Some shows can leave you feeling uncomfortably hard-hearted. A few feet away from me, two women were dabbing their eyes as Benjamin Scheuer’s final number ebbed away. Shouldn’t I have had the same reaction to a tale of youthful bereavement and life-threatening illness?

Garlanded with praise after its off-Broadway run, The Lion is a curious hybrid: part musical, part folk-rock recital, part confessional. Surrounded by a clutch of guitars, including an electric instrument that unleashes cries of adolescent angst, Scheuer arrives on stage with no fanfare and plunges into his autobiographical narrative.

If he opens breezily enough with the winsome Cookie-tin Banjo, clouds soon gather. His father, an academic with a gift for the guitar, is prickly and aloof, and prone to inexplicable rages that leave his young son feeling humiliated and vengeful.

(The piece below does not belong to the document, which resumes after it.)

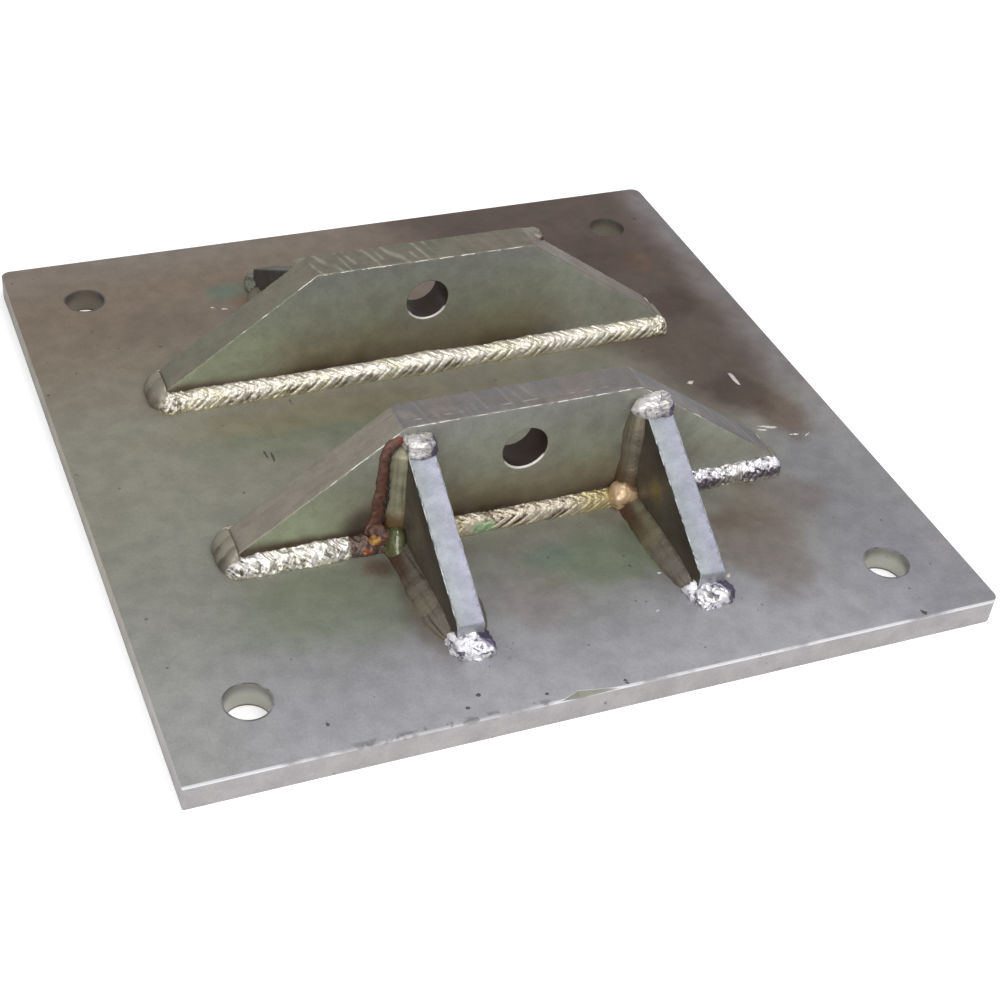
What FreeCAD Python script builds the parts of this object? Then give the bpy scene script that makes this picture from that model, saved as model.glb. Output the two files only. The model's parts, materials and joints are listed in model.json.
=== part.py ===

Scheuer’s English mother offers no real refuge either, and when his father dies suddenly the teenager is overwhelmed by grief mingled with guilt.

There are echoes of Tobias Wolff’s memoir This Boy’s Life in the matter-of-fact depiction of a tortured domestic triangle. The 32-year-old Scheuer (who looks a little like the young Kenneth Branagh) possesses genuine, floppy-haired charisma. But the songs themselves lack melodic flair, the lyrics intent on hustling the story along without supplying much in the way of poetry or colour.

Best to think of this, perhaps, as a first draft. Scheuer and his director Sean Daniels cram an awful lot into a mere 70 minutes, the focus shifting to how he almost lost his own life to lymphoma. He is a survivor, which is what matters most, yet at the moment his personality is more compelling than his music. The show runs until Sunday (Sept 7), but he will also be joining Mary Chapin Carpenter on her UK tour at the end of the month.